The plain language of § 553 provides that "[e]xcept as otherwise provided in this section and in sections 362 and 363 of this title, this title does not affect any right of a creditor to offset a mutual debt." 11 U.S.C. § 553(a). The plain language of the Code in § 553, therefore, states that the right to offset a mutual debt is tempered only by the automatic stay of § 362, and the limitations on the use, sale or lease of property as controlled by § 363. See In re South Park Care Assoc., Inc., 203 B.R. 445, 447-48 (Bankr. W.D. Mo. 1996) (holding confirmation of chapter 11 plan did not affect setoff right under § 553).
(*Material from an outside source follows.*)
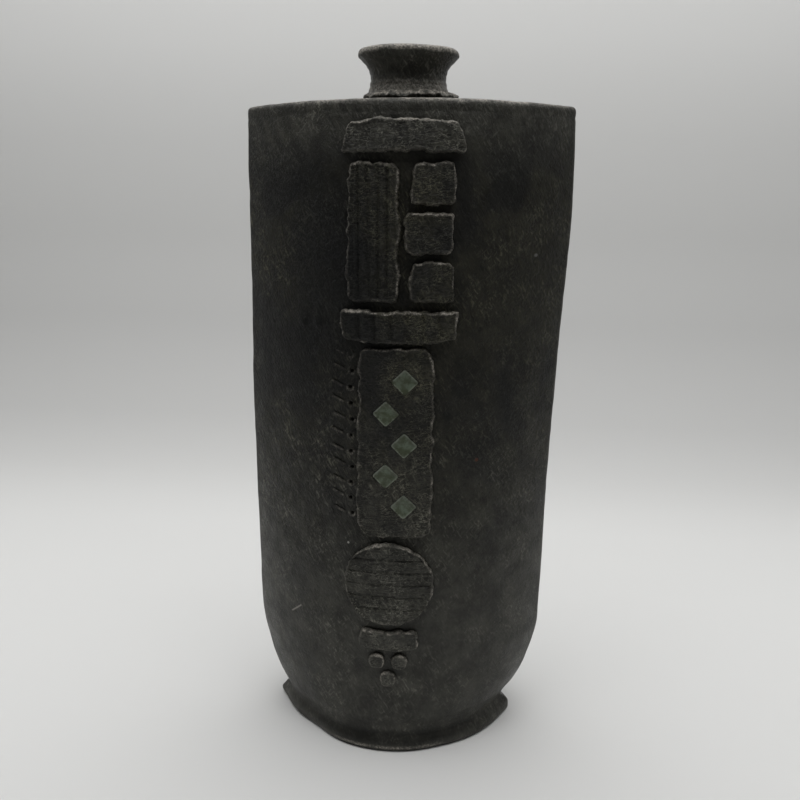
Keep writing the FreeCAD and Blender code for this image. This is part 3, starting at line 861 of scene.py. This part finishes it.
class Nodes:
    """Short calls for building a node tree."""

    def __init__(self, name):
        self.material = bpy.data.materials.new(name)
        self.material.use_nodes = True
        self.tree = self.material.node_tree
        self.tree.nodes.clear()

    def add(self, kind, inputs=None, **settings):
        made = self.tree.nodes.new(kind)
        for key, value in settings.items():
            setattr(made, key, value)
        for key, value in (inputs or {}).items():
            self.put(made.inputs[key], value)
        return made

    def put(self, socket, value):
        if isinstance(value, bpy.types.NodeSocket):
            self.tree.links.new(value, socket)
        else:
            socket.default_value = value

    def principled(self, inputs):
        """Ends the tree with a surface of these inputs."""
        surface = self.add("ShaderNodeBsdfPrincipled", inputs)
        self.add("ShaderNodeOutputMaterial", {"Surface": surface.outputs[0]})
        return self.material

    def mix(self, share, first, second, blend="MIX"):
        made = self.add("ShaderNodeMix", data_type="RGBA", blend_type=blend)
        self.put(made.inputs[0], share)
        self.put(made.inputs[6], first)
        self.put(made.inputs[7], second)
        return made.outputs[2]

    def math(self, operation, first, second=0.0, clamp=False):
        made = self.add("ShaderNodeMath", operation=operation, use_clamp=clamp)
        self.put(made.inputs[0], first)
        self.put(made.inputs[1], second)
        return made.outputs[0]

    def mul(self, first, second, clamp=False):
        return self.math("MULTIPLY", first, second, clamp)

    def plus(self, first, second, clamp=False):
        return self.math("ADD", first, second, clamp)

    def minus(self, first, second):
        return self.math("SUBTRACT", first, second)

    def ramp(self, value, low, high, out_low=0.0, out_high=1.0):
        """A value taken smoothly from one range to another."""
        made = self.add("ShaderNodeMapRange", interpolation_type="SMOOTHSTEP")
        for i, v in enumerate((value, low, high, out_low, out_high)):
            self.put(made.inputs[i], v)
        return made.outputs[0]

    def noise(self, where, scale, detail=3.0, roughness=0.55, stretch=(1, 1, 1), turn=(0, 0, 0)):
        """Noise over the object, with its scale in lumps per millimetre."""
        turned = self.add("ShaderNodeMapping", {"Vector": where, "Rotation": turn})
        scaled = self.add("ShaderNodeMapping", {"Vector": turned.outputs[0], "Scale": stretch})
        made = self.add("ShaderNodeTexNoise", {
            "Vector": scaled.outputs[0], "Scale": scale / MM, "Detail": detail, "Roughness": roughness,
        })
        return made.outputs[0]


# Marks at their own places on the front, as across, height, radius, colour and share
SPOTS = [
    (67.2, 259.8, 0.85, (0.20, 0.20, 0.19, 1), 0.6),
    (-14.5, 246.1, 0.55, (0.42, 0.41, 0.38, 1), 0.85),
    (-20.1, 117.6, 0.60, (0.46, 0.45, 0.42, 1), 0.9),
    (42.6, 161.5, 0.90, (0.10, 0.030, 0.016, 1), 0.8),
]
LONG_SCRATCH = [(-53.5, 68.9), (-46.9, 75.4)]


def times(n, colour, shade):
    """A colour made lighter or darker by a shade."""
    grey = n.add("ShaderNodeCombineXYZ", {0: shade, 1: shade, 2: shade}).outputs[0]
    return n.mix(1.0, colour, grey, "MULTIPLY")


def oval(n, x, z, middle, reach, sharp=2.0):
    """How far out from the middle of an oval on the front a point is, 1 at the outline."""
    across = n.math("DIVIDE", n.minus(x, middle[0] * MM), reach[0] * MM)
    up = n.math("DIVIDE", n.minus(z, middle[1] * MM), reach[1] * MM)
    return n.plus(n.math("POWER", across, sharp), n.math("POWER", up, 2.0))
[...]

This Court agrees with those courts that hold that the plain language of the statute controls and that setoff is not affected by the confirmation process under § 1327. See In re Bare, 284 B.R. 870, 874-75 (Bankr. N.D. Ill. 2002); Munson, 248 B.R. at 346; Okwukwu, 210 B.R. at 197; In re Tillery, 179 B.R. 576 (Bankr. W.D. Ark. 1995); Womack, 188 B.R. at 261-62; In re Warwick, 179 B.R. 582 (Bankr. W.D. Ark. 1995); In re Olson, 175 B.R. 30 (Bankr. D. Neb. 1994); In re Whitaker, 173 B.R. 359 (Bankr. S.D. Ohio 1994) ; In re Orlinski, 140 B.R. 600 (Bankr. S.D. Ga. 1991). Thus, the fact that Debtor's plan had already been confirmed under § 1327 does not affect the ability of the IRS to exercise its right to offset the debts under § 553 and § 6402 of the Internal Revenue Code.
Therefore, for the reasons stated above, the Debtor's Motion is hereby denied and her objection to the amended claim of the IRS is overruled. This Memorandum Opinion constitutes the Court's findings of fact and conclusions of law. A separate Order will be entered pursuant to Fed.R.Bankr.P. 9021.
That portion of Debtor's motion relating to the federal income tax refund is denied. The motion relating to the refunds from the States of Missouri and North Carolina was previously granted.